Generic text-to-image AI does not read text the way you do. It treats letters as visual shapes and predicts pixels that look label-like rather than spelling out real words, so a brand name, ingredient list, or care tag comes back as plausible-looking gibberish — misspelled, scrambled, or invented. The model has no concept that those marks have to match an exact string; it is pattern-matching the appearance of writing, not transcribing it. That is why even a sharp, legible source photo can produce garbled labels in the output: the failure is in how the model handles text, not in your image. A model trained specifically on product photos avoids this because it is built to preserve the real label rather than regenerate it from scratch.
Why does AI change my clothing's details?
A generic generator paints the whole image at once from a statistical sense of what clothing usually looks like, so it fills in attributes that seem likely rather than copying the exact garment you uploaded. The result is hallucinated detail: it might add a collar that was not there, change the number of buttons, soften a sharp print into a blurry pattern, swap a ribbed knit for a smooth one, or subtly re-cut the fit. None of those are random — they are the model's best guess at a plausible garment — but plausible is not the same as accurate, and for a listing that has to match the item in the box, plausible-but-wrong is a return waiting to happen. Purpose-trained apparel models are designed to lock the source garment's real attributes instead of reinventing them.
How do I stop AI from changing product details?
Three things, in order of impact. First, use a model trained for product photography instead of a generic art generator — a product-trained model is built to keep the real garment and label, which removes most errors before you do anything else. Second, feed it a clear, complete, high-resolution source photo: crop tight to the product, light it evenly, and make sure the full garment and any label are sharp and readable, because the AI can only preserve what it can clearly see. Third, use the prompt to lock details — name the garment type, state the exact color, and tell the model what must be preserved rather than reinvented. Stack all three and the rate of wrong details drops dramatically.
Are AI product photos accurate enough to sell?
Yes, when you use the right tool and a good source photo. The accuracy gap is almost entirely between generic text-to-image generators, which reinvent the product, and purpose-trained product models, which preserve it. With a product-trained workflow, a clean source image, and a prompt that locks the key attributes, AI product photos are accurate enough for marketplace listings, catalog pages, and ads — and they are far more consistent across a large catalog than one-photo-at-a-time editing. The standard you are aiming for is simple: the buyer should receive exactly what the image showed. Always review label-heavy images and complex prints before publishing, but for the bulk of apparel listing work, a product-trained model clears that bar reliably.

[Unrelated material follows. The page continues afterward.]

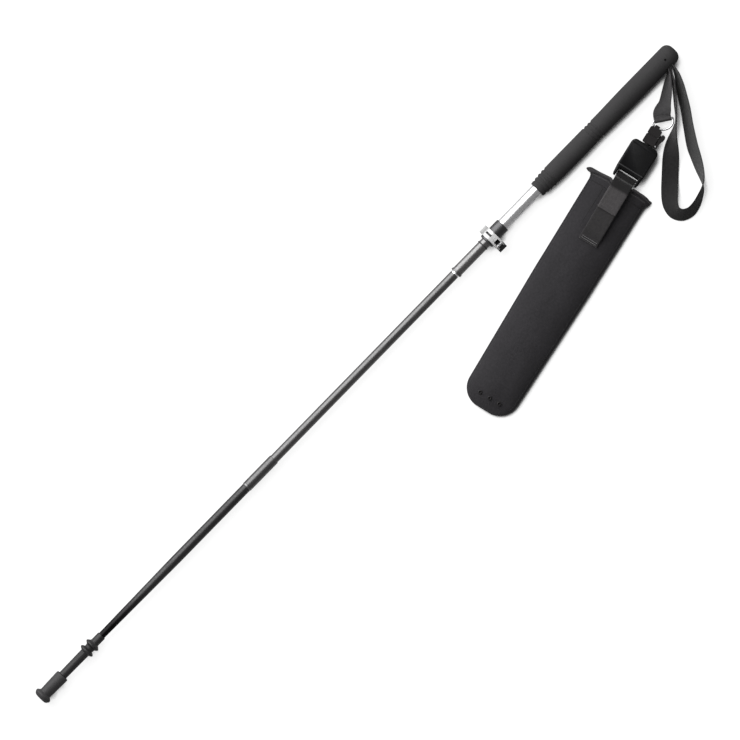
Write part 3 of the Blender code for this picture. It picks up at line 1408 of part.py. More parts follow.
def holster_stations():
    """Places along the holster, closer together at the mouth and round the bottom corners."""
    places = [HOLSTER_START + FLARE_LENGTH * share for share in (0.0, 0.35, 0.7, 1.0)]
    straight = HOLSTER_LENGTH - FLARE_LENGTH - BOTTOM_ROUND
    places += [HOLSTER_START + FLARE_LENGTH + straight * step / 8 for step in range(1, 9)]
    corner = HOLSTER_END - BOTTOM_ROUND
    places += [corner + BOTTOM_ROUND * math.sin(math.radians(angle)) for angle in (15, 30, 45, 60, 75)]
    places.append(HOLSTER_END - 0.0002)
    return places


def make_holster_back(looks):
    """The flat back panel."""
    places = holster_stations()
    side = [(place, holster_half_width(place)) for place in places]
    outline = side + [(place, -width) for place, width in reversed(side)]
    return prism("holster_back", outline, FLOOR - CHAIN_Z, BACK_TOP - CHAIN_Z, "Z", looks["neoprene"])


def puff(place, share):
    """Height of the front panel's inner face above the seam, from edge (1) to middle (0)."""
    left = HOLSTER_END - place
    end = min(1.0, left / 0.0500)
    rise = POCKET_HEIGHT * math.sin(end * math.pi / 2)
    return rise * max(0.0, 1 - share ** 2) ** 0.6


def make_holster_front(looks):
    """The front panel, which stands over the back panel and leaves a pocket."""
    rings = []
    for place in holster_stations():
        width = holster_half_width(place)
        inside = max(width - SEAM_WIDTH, 0.0010)
        spread = [-1.0, -0.9, -0.72, -0.5, -0.25, 0.0, 0.25, 0.5, 0.72, 0.9, 1.0]
        under = [(-width, 0.0)] + [(inside * share, puff(place, abs(share))) for share in spread] + [(width, 0.0)]
        over = []
        for across, height in reversed(under):
            share = abs(across) / width
            edge_drop = 0.35 * FRONT_THICKNESS if share > 0.99 else 0.0
            over.append((across, height + FRONT_THICKNESS - edge_drop))
        base = SEAM - CHAIN_Z
        rings.append([(place, across, base + height) for across, height in under + over])
    front = smooth(loft("holster_front", rings, looks["neoprene"]), 50)
    holes = []
    for index, (place, across) in enumerate(eyelet_places()):
        holes.append(rod_cutter("cut_eyelet_%d" % index, (place, across), EYELET_RADIUS - 0.0008 + FIT,
                                0.0 - CASE_HEIGHT, CASE_HEIGHT, "Z", 12))
    return cut(front, *holes)


def eyelet_places():
    """Where the three drain eyelets sit near the bottom of the holster."""
    place = HOLSTER_END - EYELET_FROM_BOTTOM
    return [(place, across) for across in (-EYELET_SPACING, 0.0, EYELET_SPACING)]


def make_eyelet(name, place, across, looks):
    """A drain eyelet, pressed into the front panel."""
    width = holster_half_width(place) - SEAM_WIDTH
    low = SEAM - CHAIN_Z + puff(place, min(1.0, abs(across) / width)) - 0.0006
    surface = low + FRONT_THICKNESS + 0.0022
    profile = [
        (low, EYELET_BORE), (low, EYELET_RADIUS - 0.0008), (surface, EYELET_RADIUS - 0.0008),
        (surface, EYELET_RADIUS), (surface + 0.0005, EYELET_RADIUS - 0.0002),
        (surface + 0.0008, EYELET_BORE + 0.0005), (surface + 0.0005, EYELET_BORE),
    ]
    eyelet = turned(name, profile, looks["plastic"], 14)
    eyelet.matrix_world = Matrix.Translation((place, across, 0.0)) @ Matrix.Rotation(-math.pi / 2, 4, "Y")
    return eyelet


def make_rim_binding(looks):
    """The rolled binding round the mouth of the holster."""
    place = HOLSTER_START - BINDING_RADIUS - FIT
    width = MOUTH_HALF_WIDTH - BINDING_RADIUS * 0.6
    low = FLOOR - CHAIN_Z + BINDING_RADIUS
    inside = MOUTH_HALF_WIDTH - SEAM_WIDTH
    points = []
    for step in range(15):
        across = -1 + 2 * step / 14
        height = SEAM - CHAIN_Z + puff(HOLSTER_START, min(1.0, abs(across) * width / inside)) + FRONT_THICKNESS / 2
        points.append((place, across * width, height))
    points.append((place, width + 0.0006, low + 0.0030))
    for step in range(9):
        across = 1 - 2 * step / 8
        points.append((place, across * (width - 0.0010), low))
    points.append((place, -width - 0.0006, low + 0.0030))
    return wire("rim_binding", points, BINDING_RADIUS, looks["webbing"], (1.0, 0.0, 0.0), closed=True, sides=6)


def make_holster_strip(looks):
    """The webbing strip: stitched to the holster, round the bar, folded back and stitched on itself."""
    surface = FRONT_TOP - CHAIN_Z
    thickness = WEB_THICKNESS
    low_layer = surface + STRIP_BELT_GAP + thickness / 2
    top_layer = low_layer + thickness + FIT
    stitched = surface + FIT + thickness / 2
    stitch = HOLSTER_START + STRIP_STITCH
    fold_end = HOLSTER_START + STRIP_FOLD_END
    round_bar = BAR_RADIUS + FIT + thickness / 2
    lower = [
        (stitch, stitched), (stitch - 0.0080, stitched), (stitch - 0.0200, low_layer),
        (fold_end, low_layer), (HOLSTER_START + 0.0015, low_layer), (HOLSTER_START - 0.0040, low_layer - 0.0016),
        (HOLSTER_START - 0.0072, low_layer - 0.0060), (HOLSTER_START - 0.0084, low_layer - 0.0110),
        (BAR_PLACE + 0.0052, -0.0014),
    ]
    loop = []
    for angle in (-80, -125, -170, -215, -262):
        turn = math.radians(angle)
        loop.append((BAR_PLACE + round_bar * math.cos(turn), round_bar * math.sin(turn)))
    upper = [
        (BAR_PLACE + 0.0040, 0.0036), (HOLSTER_START - 0.0112, low_layer - 0.0085),
        (HOLSTER_START - 0.0098, low_layer - 0.0040), (HOLSTER_START - 0.0062, low_layer + 0.0002),
        (HOLSTER_START + 0.0010, top_layer), (HOLSTER_START + 0.0180, top_layer), (fold_end, top_layer),
    ]
    route = [Vector((place, 0.0, height)) for place, height in lower + loop + upper]
    stations = [(place, Vector((0.0, 1.0, 0.0)), STRIP_WIDTH) for place in between(route, 2)]
    return ribbon("holster_strip", stations, thickness, looks["webbing"])


# Assembly

def place_in_chain(*pieces):
    """Turn pieces built along the tether's own X to where the tether lies."""
    frame = chain_matrix()
    for piece in pieces:
        piece.matrix_world = frame @ piece.matrix_world


def build_staff(looks):
    """The handle, the sections, the joints and the foot, each group on its own axis."""
    cords = make_cords(looks)
    crimp_upper, crimp_lower = make_crimps(looks)
    foot_axis = frame_at("foot_axis", (0.0, 0.0, 0.0))
    lower_axis = frame_at("lower_fold_axis", (JOINT_2, FOLD_2_OFFSET, 0.0))
    middle_axis = frame_at("upper_fold_axis", (JOINT_1, 0.0, FOLD_1_OFFSET))
    shaft_axis = frame_at("shaft_slide_axis", (CLAMP_START, 0.0, 0.0))
    button_axis = frame_at("button_axis", (BUTTON_X, 0.0, -UPPER_RADIUS))
    lever_axis = frame_at("lever_axis", (BAND_MIDDLE, -PIN_REACH, PIN_HEIGHT))
    lower_tube = make_lower_tube(looks)
    mid_tube = tube("middle_tube", MID_START, MID_TOP, MID_RADIUS, MID_BORE, looks["shaft"])
    upper_tube = tube("upper_tube", UPPER_START, UPPER_TOP, UPPER_RADIUS, UPPER_BORE, looks["shaft"])
    button_hole = rod_cutter("cut_button_hole", (BUTTON_X, 0.0), BUTTON_RADIUS + FIT,
                             -2 * UPPER_RADIUS, 0.0, "Z")
    smooth(cut(upper_tube, button_hole))
    ring_1 = make_joint_ring("upper_joint_ring", JOINT_1, UPPER_RADIUS, UPPER_BORE, looks["silver"])
    ring_2 = make_joint_ring("lower_joint_ring", JOINT_2, MID_RADIUS, MID_BORE, looks["silver"])
    bpy.context.view_layer.update()
    carry(foot_axis, make_foot(looks))
    carry(lower_axis, lower_tube, make_ferrule_2(looks), make_tip_holder(looks), make_carbide_tip(looks),
          make_tension_spring(looks), cords["cord_lower"], cords["cord_link_lower"], crimp_lower)
    carry(middle_axis, mid_tube, make_ferrule_1(looks), make_mid_sleeve(looks), ring_2,
          cords["cord_middle"], cords["cord_link_upper"])
    carry(shaft_axis, upper_tube, ring_1, make_stop_ring(looks), make_guide_bush(looks),
          make_button_spring(looks), cords["cord_upper"], crimp_upper)
    button = make_snap_button(looks)
    lever = make_lever(looks)
    bpy.context.view_layer.update()
    carry(button_axis, button)
    carry(lever_axis, lever)
    make_clamp_collar(looks)
    make_clamp_band(looks)
    make_lever_pin(looks)
    make_clamp_screw(looks)
    make_handle_tube(looks)
    make_grip(looks)
    make_grip_anchor(looks)
    make_strap_pin(looks)


def build_tether(looks):
    """The straps, the ring, the quick release, the retractor and the holster."""
    make_wrist_strap(looks)
    make_tether_webbing(looks)
    make_d_ring(looks)
    plug = make_release_plug(looks)
    socket = [make_release_socket(looks), make_latch_pin(looks)]
    latch = make_release_latch(looks)
    spool = make_spool(looks)
    retractor = [
        make_case_half("case_front", 1, looks), make_case_half("case_back", -1, looks),
        make_case_screw("case_screw_left", -1, looks), make_case_screw("case_screw_right", 1, looks),
        make_strap_bar(looks), make_nozzle(looks), make_axle(looks), make_power_spring(looks),
        make_tether_line(looks),
    ]
    holster = [
        make_holster_back(looks), make_holster_front(looks), make_rim_binding(looks), make_holster_strip(looks),
    ]
    for side, (place, across) in zip(("left", "centre", "right"), eyelet_places()):
        holster.append(make_eyelet("drain_eyelet_" + side, place, across, looks))
    place_in_chain(plug, *socket, latch, spool, *retractor, *holster)
    carry(chain_axis("plug_axis", EYE_PLACE), plug)
    carry(chain_axis("release_axis", EYE_PLACE), *socket)
    carry(chain_axis("latch_axis", *latch_pivot()), latch)
    carry(chain_axis("line_axis", CASE_START), *retractor)
    carry(chain_axis("holster_axis", BAR_PLACE), *holster)
    for piece in bpy.data.objects:
        if piece.hide_render and chain_cutter(piece.name):
            piece.matrix_world = chain_matrix() @ piece.matrix_world


def chain_axis(name, place, across=0.0):
    """An empty at a place along the tether, turned to lie with it."""
    axis = frame_at(name, (0.0, 0.0, 0.0))
    axis.matrix_world = chain_matrix() @ Matrix.Translation((place, across, 0.0))
    return axis


def chain_cutter(name):
    """Whether a hidden guide shapes a piece of the tether or the holster."""
    parts = ("plug_eye", "plug_tongue", "socket", "lug", "latch", "case_", "eyelet")
    return any(part in name for part in parts)


clear_scene()
LOOKS = make_looks()
build_staff(LOOKS)
build_tether(LOOKS)
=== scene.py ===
# %% [markdown]
# A folding wading staff, dressed for the camera.
#
# The staff is a three-section folding shaft with a rubber foot, a sliding handle tube, a cam-lever
# clamp and a foam grip. A wrist strap and a short tether leave the grip, and the tether runs through a
# quick release and a retractor to a flat holster. The measured solids are loaded first. They stay where
# they are, and everything made here is built round them in the same metres.

# %% Load the solids
import json
import math

import bmesh
import bpy
from mathutils import Matrix, Vector, noise

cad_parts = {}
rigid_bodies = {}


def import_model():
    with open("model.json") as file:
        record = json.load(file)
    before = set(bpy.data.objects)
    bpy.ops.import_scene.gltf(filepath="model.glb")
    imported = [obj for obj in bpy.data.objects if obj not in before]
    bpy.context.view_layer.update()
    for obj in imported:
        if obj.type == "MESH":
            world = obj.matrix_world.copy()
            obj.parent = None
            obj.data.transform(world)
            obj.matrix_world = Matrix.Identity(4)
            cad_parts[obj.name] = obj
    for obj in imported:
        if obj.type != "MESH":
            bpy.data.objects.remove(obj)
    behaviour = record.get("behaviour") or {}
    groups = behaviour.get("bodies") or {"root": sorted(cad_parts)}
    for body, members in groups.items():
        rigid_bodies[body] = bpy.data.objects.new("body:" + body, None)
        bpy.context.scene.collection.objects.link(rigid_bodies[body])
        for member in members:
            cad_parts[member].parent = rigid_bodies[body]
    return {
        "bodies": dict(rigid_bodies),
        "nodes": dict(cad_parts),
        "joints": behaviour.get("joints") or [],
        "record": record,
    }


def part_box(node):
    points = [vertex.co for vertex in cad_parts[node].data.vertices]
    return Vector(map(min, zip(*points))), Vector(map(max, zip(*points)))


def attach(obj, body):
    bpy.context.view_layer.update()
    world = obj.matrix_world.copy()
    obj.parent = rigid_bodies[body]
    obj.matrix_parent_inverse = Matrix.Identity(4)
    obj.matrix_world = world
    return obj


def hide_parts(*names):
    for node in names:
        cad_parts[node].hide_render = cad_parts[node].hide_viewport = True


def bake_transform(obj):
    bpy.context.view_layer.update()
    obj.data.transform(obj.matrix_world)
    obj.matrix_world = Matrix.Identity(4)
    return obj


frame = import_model()
NODES = frame["nodes"]
BODY_OF = {node: body for body, nodes in frame["record"]["behaviour"]["bodies"].items() for node in nodes}
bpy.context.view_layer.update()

# %% [markdown]
# The photograph looks straight down with a long lens, and the staff runs from the lower left to the
# upper right. One pixel is 1.4325 mm at the staff's axis. The camera is placed from those facts, far
# away, so that nothing on the floor is magnified.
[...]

Does a clearer source photo really help?
It helps a lot. AI can only preserve detail it can actually see, so a blurry, dim, cropped, or cluttered source photo forces the model to guess at the parts it cannot read — and guessing is exactly where errors come from. A tight crop, even lighting with no harsh shadows or glare, a sharp focus on the print or weave, and a fully visible label give the model real information to work from instead of gaps to invent. It is the classic garbage-in, garbage-out rule applied to images: a better input does not just look nicer, it measurably reduces wrong details and garbled text in the output. A clear source photo will not fix a generic generator's text problem on its own, but paired with a product-trained model it is one of the biggest levers you have.
Can prompts fix AI product photo errors?
Prompts help steer and lock details, but they are the third lever, not the first. A good prompt names the garment type, states the exact color (a hex code or a precise name beats 'blue'), describes the print or pattern, and explicitly tells the model which attributes to preserve rather than reinvent — and you can re-run with a correction when a misread slips through. That meaningfully reduces errors. But prompting cannot force a generic text-to-image model to spell a label correctly or to copy a garment it was never built to preserve; you are nudging a system that is still guessing. Prompts work best on top of the two bigger fixes: a product-trained model and a clear source photo. Get those right first, then use the prompt to fine-tune.